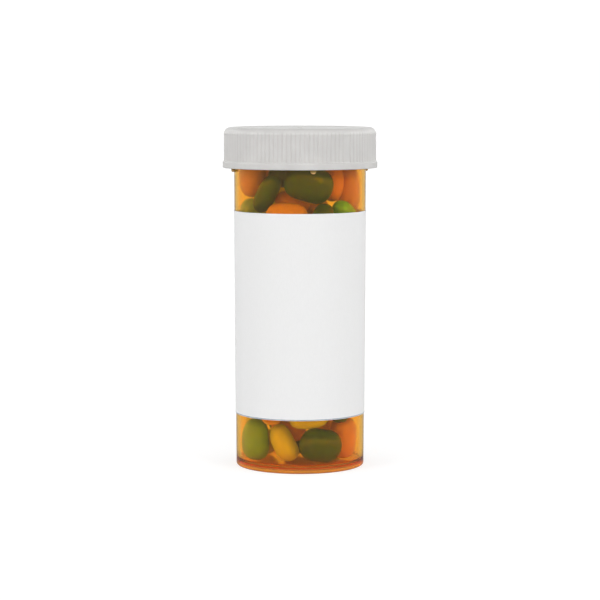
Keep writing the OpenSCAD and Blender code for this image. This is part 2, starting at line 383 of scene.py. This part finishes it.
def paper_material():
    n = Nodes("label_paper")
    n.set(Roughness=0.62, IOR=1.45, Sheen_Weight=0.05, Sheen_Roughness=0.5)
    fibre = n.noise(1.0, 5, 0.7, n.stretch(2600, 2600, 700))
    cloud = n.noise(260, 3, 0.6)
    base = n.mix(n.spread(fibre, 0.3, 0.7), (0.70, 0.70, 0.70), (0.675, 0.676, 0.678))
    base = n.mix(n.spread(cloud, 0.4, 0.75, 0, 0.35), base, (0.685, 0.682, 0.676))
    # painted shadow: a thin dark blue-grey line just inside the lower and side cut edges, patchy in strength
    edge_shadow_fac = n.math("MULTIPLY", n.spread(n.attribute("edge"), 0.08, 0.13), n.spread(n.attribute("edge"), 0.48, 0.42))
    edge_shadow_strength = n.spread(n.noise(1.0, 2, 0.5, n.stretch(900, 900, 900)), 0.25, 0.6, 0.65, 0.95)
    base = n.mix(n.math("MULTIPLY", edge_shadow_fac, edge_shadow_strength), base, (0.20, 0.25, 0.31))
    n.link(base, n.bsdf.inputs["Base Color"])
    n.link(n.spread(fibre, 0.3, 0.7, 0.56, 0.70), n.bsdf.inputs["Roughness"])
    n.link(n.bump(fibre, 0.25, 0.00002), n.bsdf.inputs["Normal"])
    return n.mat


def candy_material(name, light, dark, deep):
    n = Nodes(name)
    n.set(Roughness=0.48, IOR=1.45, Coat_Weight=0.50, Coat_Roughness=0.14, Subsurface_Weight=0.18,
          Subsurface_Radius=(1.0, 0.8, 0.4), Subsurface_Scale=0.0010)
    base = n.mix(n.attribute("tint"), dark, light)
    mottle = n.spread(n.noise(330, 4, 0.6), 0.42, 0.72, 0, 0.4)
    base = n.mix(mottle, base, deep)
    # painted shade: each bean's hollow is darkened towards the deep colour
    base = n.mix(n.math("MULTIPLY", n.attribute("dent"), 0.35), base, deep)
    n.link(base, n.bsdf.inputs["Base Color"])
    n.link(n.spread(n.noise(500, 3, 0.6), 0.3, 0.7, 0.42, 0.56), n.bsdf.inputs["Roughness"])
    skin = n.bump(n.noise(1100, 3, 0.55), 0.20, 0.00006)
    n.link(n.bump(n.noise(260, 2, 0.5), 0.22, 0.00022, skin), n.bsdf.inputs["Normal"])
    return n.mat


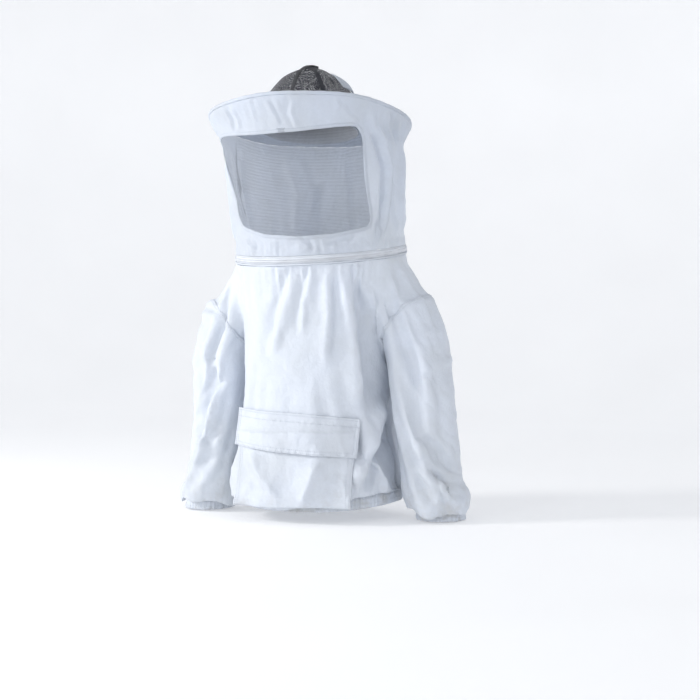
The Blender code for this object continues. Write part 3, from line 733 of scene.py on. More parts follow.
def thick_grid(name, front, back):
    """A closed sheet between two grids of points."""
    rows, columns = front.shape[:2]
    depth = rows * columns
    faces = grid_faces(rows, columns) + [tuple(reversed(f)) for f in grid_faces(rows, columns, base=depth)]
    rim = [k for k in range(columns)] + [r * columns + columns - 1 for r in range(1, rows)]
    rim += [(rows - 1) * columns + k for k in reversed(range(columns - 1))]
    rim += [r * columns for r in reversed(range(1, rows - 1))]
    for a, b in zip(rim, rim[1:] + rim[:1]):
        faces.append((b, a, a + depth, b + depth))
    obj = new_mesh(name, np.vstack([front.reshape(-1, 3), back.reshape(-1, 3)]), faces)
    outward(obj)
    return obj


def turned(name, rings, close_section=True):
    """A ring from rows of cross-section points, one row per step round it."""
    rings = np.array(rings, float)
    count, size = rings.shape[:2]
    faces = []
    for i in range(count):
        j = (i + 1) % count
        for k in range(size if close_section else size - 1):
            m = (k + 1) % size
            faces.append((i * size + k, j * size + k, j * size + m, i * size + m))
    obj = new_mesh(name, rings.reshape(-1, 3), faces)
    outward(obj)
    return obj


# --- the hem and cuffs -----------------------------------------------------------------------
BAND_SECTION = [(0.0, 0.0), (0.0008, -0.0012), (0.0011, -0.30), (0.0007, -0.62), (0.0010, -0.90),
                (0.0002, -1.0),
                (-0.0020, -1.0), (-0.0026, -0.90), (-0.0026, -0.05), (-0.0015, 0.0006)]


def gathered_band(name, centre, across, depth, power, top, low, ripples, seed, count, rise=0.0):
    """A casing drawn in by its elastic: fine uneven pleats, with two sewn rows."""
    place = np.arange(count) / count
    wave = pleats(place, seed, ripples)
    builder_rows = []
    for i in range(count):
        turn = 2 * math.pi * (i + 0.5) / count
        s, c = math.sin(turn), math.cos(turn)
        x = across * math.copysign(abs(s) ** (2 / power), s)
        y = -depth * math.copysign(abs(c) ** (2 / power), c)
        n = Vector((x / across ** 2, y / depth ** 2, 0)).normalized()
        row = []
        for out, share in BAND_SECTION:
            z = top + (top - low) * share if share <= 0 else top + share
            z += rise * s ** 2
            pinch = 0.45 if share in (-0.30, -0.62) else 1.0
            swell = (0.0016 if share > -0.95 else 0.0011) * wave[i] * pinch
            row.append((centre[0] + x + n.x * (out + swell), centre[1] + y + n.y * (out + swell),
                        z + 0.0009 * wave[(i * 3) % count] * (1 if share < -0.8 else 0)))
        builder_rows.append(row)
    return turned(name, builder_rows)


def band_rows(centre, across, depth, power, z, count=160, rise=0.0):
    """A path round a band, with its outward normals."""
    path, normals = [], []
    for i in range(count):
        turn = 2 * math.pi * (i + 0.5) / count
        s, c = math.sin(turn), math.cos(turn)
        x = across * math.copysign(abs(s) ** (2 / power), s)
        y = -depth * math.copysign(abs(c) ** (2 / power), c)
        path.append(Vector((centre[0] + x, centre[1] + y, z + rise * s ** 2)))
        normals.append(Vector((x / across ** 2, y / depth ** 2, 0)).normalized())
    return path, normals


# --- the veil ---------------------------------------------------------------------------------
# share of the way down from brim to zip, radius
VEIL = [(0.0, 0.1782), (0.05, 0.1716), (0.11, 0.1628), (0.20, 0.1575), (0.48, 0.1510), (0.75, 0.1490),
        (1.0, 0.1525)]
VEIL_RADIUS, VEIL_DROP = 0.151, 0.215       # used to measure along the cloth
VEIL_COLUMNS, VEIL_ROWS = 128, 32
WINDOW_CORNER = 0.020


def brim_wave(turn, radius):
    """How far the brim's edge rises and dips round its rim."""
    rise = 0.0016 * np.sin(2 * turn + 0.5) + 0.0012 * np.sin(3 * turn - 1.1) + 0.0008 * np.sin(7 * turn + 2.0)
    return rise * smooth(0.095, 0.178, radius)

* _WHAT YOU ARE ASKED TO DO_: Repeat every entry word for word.

* _EXERCISE ANSWER_:
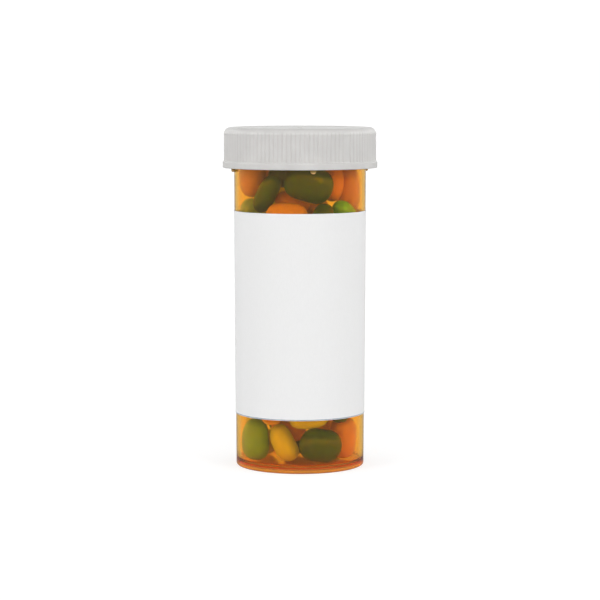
Keep writing the OpenSCAD and Blender code for this image. This is part 2, starting at line 383 of scene.py. This part finishes it.
def paper_material():
    n = Nodes("label_paper")
    n.set(Roughness=0.62, IOR=1.45, Sheen_Weight=0.05, Sheen_Roughness=0.5)
    fibre = n.noise(1.0, 5, 0.7, n.stretch(2600, 2600, 700))
    cloud = n.noise(260, 3, 0.6)
    base = n.mix(n.spread(fibre, 0.3, 0.7), (0.70, 0.70, 0.70), (0.675, 0.676, 0.678))
    base = n.mix(n.spread(cloud, 0.4, 0.75, 0, 0.35), base, (0.685, 0.682, 0.676))
    # painted shadow: a thin dark blue-grey line just inside the lower and side cut edges, patchy in strength
    edge_shadow_fac = n.math("MULTIPLY", n.spread(n.attribute("edge"), 0.08, 0.13), n.spread(n.attribute("edge"), 0.48, 0.42))
    edge_shadow_strength = n.spread(n.noise(1.0, 2, 0.5, n.stretch(900, 900, 900)), 0.25, 0.6, 0.65, 0.95)
    base = n.mix(n.math("MULTIPLY", edge_shadow_fac, edge_shadow_strength), base, (0.20, 0.25, 0.31))
    n.link(base, n.bsdf.inputs["Base Color"])
    n.link(n.spread(fibre, 0.3, 0.7, 0.56, 0.70), n.bsdf.inputs["Roughness"])
    n.link(n.bump(fibre, 0.25, 0.00002), n.bsdf.inputs["Normal"])
    return n.mat


def candy_material(name, light, dark, deep):
    n = Nodes(name)
    n.set(Roughness=0.48, IOR=1.45, Coat_Weight=0.50, Coat_Roughness=0.14, Subsurface_Weight=0.18,
          Subsurface_Radius=(1.0, 0.8, 0.4), Subsurface_Scale=0.0010)
    base = n.mix(n.attribute("tint"), dark, light)
    mottle = n.spread(n.noise(330, 4, 0.6), 0.42, 0.72, 0, 0.4)
    base = n.mix(mottle, base, deep)
    # painted shade: each bean's hollow is darkened towards the deep colour
    base = n.mix(n.math("MULTIPLY", n.attribute("dent"), 0.35), base, deep)
    n.link(base, n.bsdf.inputs["Base Color"])
    n.link(n.spread(n.noise(500, 3, 0.6), 0.3, 0.7, 0.42, 0.56), n.bsdf.inputs["Roughness"])
    skin = n.bump(n.noise(1100, 3, 0.55), 0.20, 0.00006)
    n.link(n.bump(n.noise(260, 2, 0.5), 0.22, 0.00022, skin), n.bsdf.inputs["Normal"])
    return n.mat


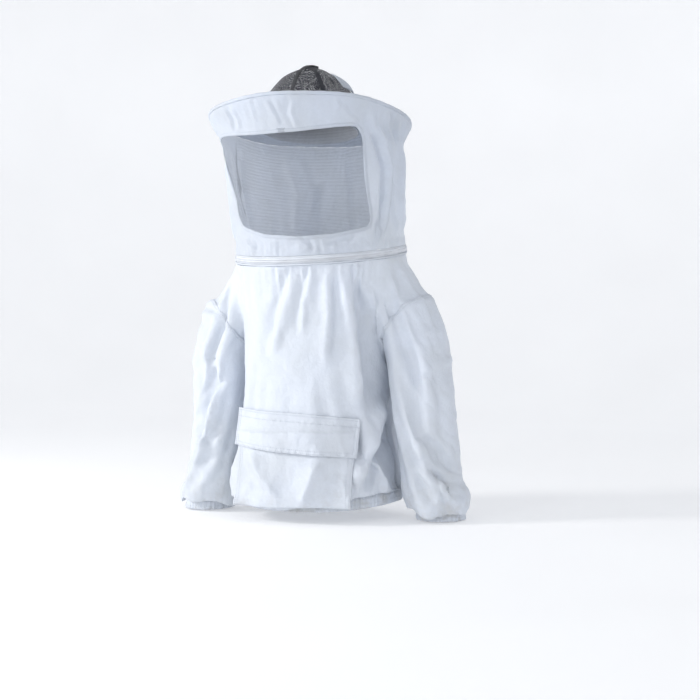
The Blender code for this object continues. Write part 3, from line 733 of scene.py on. More parts follow.
def thick_grid(name, front, back):
    """A closed sheet between two grids of points."""
    rows, columns = front.shape[:2]
    depth = rows * columns
    faces = grid_faces(rows, columns) + [tuple(reversed(f)) for f in grid_faces(rows, columns, base=depth)]
    rim = [k for k in range(columns)] + [r * columns + columns - 1 for r in range(1, rows)]
    rim += [(rows - 1) * columns + k for k in reversed(range(columns - 1))]
    rim += [r * columns for r in reversed(range(1, rows - 1))]
    for a, b in zip(rim, rim[1:] + rim[:1]):
        faces.append((b, a, a + depth, b + depth))
    obj = new_mesh(name, np.vstack([front.reshape(-1, 3), back.reshape(-1, 3)]), faces)
    outward(obj)
    return obj


def turned(name, rings, close_section=True):
    """A ring from rows of cross-section points, one row per step round it."""
    rings = np.array(rings, float)
    count, size = rings.shape[:2]
    faces = []
    for i in range(count):
        j = (i + 1) % count
        for k in range(size if close_section else size - 1):
            m = (k + 1) % size
            faces.append((i * size + k, j * size + k, j * size + m, i * size + m))
    obj = new_mesh(name, rings.reshape(-1, 3), faces)
    outward(obj)
    return obj


# --- the hem and cuffs -----------------------------------------------------------------------
BAND_SECTION = [(0.0, 0.0), (0.0008, -0.0012), (0.0011, -0.30), (0.0007, -0.62), (0.0010, -0.90),
                (0.0002, -1.0),
                (-0.0020, -1.0), (-0.0026, -0.90), (-0.0026, -0.05), (-0.0015, 0.0006)]


def gathered_band(name, centre, across, depth, power, top, low, ripples, seed, count, rise=0.0):
    """A casing drawn in by its elastic: fine uneven pleats, with two sewn rows."""
    place = np.arange(count) / count
    wave = pleats(place, seed, ripples)
    builder_rows = []
    for i in range(count):
        turn = 2 * math.pi * (i + 0.5) / count
        s, c = math.sin(turn), math.cos(turn)
        x = across * math.copysign(abs(s) ** (2 / power), s)
        y = -depth * math.copysign(abs(c) ** (2 / power), c)
        n = Vector((x / across ** 2, y / depth ** 2, 0)).normalized()
        row = []
        for out, share in BAND_SECTION:
            z = top + (top - low) * share if share <= 0 else top + share
            z += rise * s ** 2
            pinch = 0.45 if share in (-0.30, -0.62) else 1.0
            swell = (0.0016 if share > -0.95 else 0.0011) * wave[i] * pinch
            row.append((centre[0] + x + n.x * (out + swell), centre[1] + y + n.y * (out + swell),
                        z + 0.0009 * wave[(i * 3) % count] * (1 if share < -0.8 else 0)))
        builder_rows.append(row)
    return turned(name, builder_rows)


def band_rows(centre, across, depth, power, z, count=160, rise=0.0):
    """A path round a band, with its outward normals."""
    path, normals = [], []
    for i in range(count):
        turn = 2 * math.pi * (i + 0.5) / count
        s, c = math.sin(turn), math.cos(turn)
        x = across * math.copysign(abs(s) ** (2 / power), s)
        y = -depth * math.copysign(abs(c) ** (2 / power), c)
        path.append(Vector((centre[0] + x, centre[1] + y, z + rise * s ** 2)))
        normals.append(Vector((x / across ** 2, y / depth ** 2, 0)).normalized())
    return path, normals


# --- the veil ---------------------------------------------------------------------------------
# share of the way down from brim to zip, radius
VEIL = [(0.0, 0.1782), (0.05, 0.1716), (0.11, 0.1628), (0.20, 0.1575), (0.48, 0.1510), (0.75, 0.1490),
        (1.0, 0.1525)]
VEIL_RADIUS, VEIL_DROP = 0.151, 0.215       # used to measure along the cloth
VEIL_COLUMNS, VEIL_ROWS = 128, 32
WINDOW_CORNER = 0.020


def brim_wave(turn, radius):
    """How far the brim's edge rises and dips round its rim."""
    rise = 0.0016 * np.sin(2 * turn + 0.5) + 0.0012 * np.sin(3 * turn - 1.1) + 0.0008 * np.sin(7 * turn + 2.0)
    return rise * smooth(0.095, 0.178, radius)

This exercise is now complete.